Figure 3. Military Service
|Infantry and Artillery||2|
Figure 4. Military Service, Army additional detail
The first group of volunteers possessed a wide range of skills. Most were skilled tradesmen or workers from diverse professions. Seamen and food service workers made up the largest groups. The number of maritime worker would grow as more volunteers arrived and many found their way into the Machine Gun Company (See Figure 5).
|Freight Worker||1||Radio Mechanic||2|
|General Work||1||Food worker||3|
|Photographer/Artist||1||Book Store owner||1|
Figure 5. Vocation
The vast majority of the initial volunteers were Communists. As noted previously, the initial recruiting of volunteers was heavily focused on current party members. Only a handful of volunteers were not Communist or Young Communist League members. Three of the five who did not list their affiliation as Communist were Members of the International Seaman’s Union which dissolved into the National Maritime Union in 1937. The other two noted membership in the Teamsters and Ship Builders unions.
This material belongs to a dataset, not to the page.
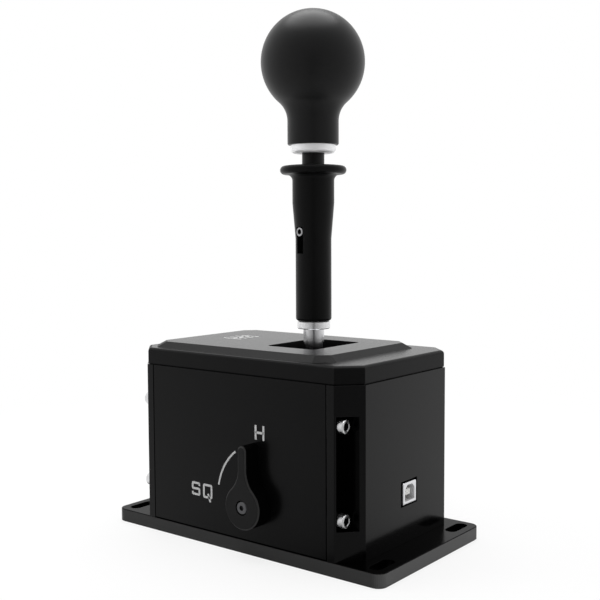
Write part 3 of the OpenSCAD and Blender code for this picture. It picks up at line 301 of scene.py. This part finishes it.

Later groups of volunteers would contain larger groups on non-communist volunteers but the majority of volunteers throughout the war were party members (See Figure 6).
|Ship Builders Union||1|
|International Seaman’s Union (ISU)||3*|
*Robert Pick a CP member also listed the ISU; Gordon Whitney an ISU member also noted affiliation to the Masters, Mates & Pilots section
Figure 6. Political Affiliation
It should never be forgotten the men who went to Spain went as soldiers. For many of the initial volunteers, Spain would prove to be their final resting place. By the end of February, 12 of the volunteers who sailed aboard the Normandie were dead. An additional 26 would die during the course of the war.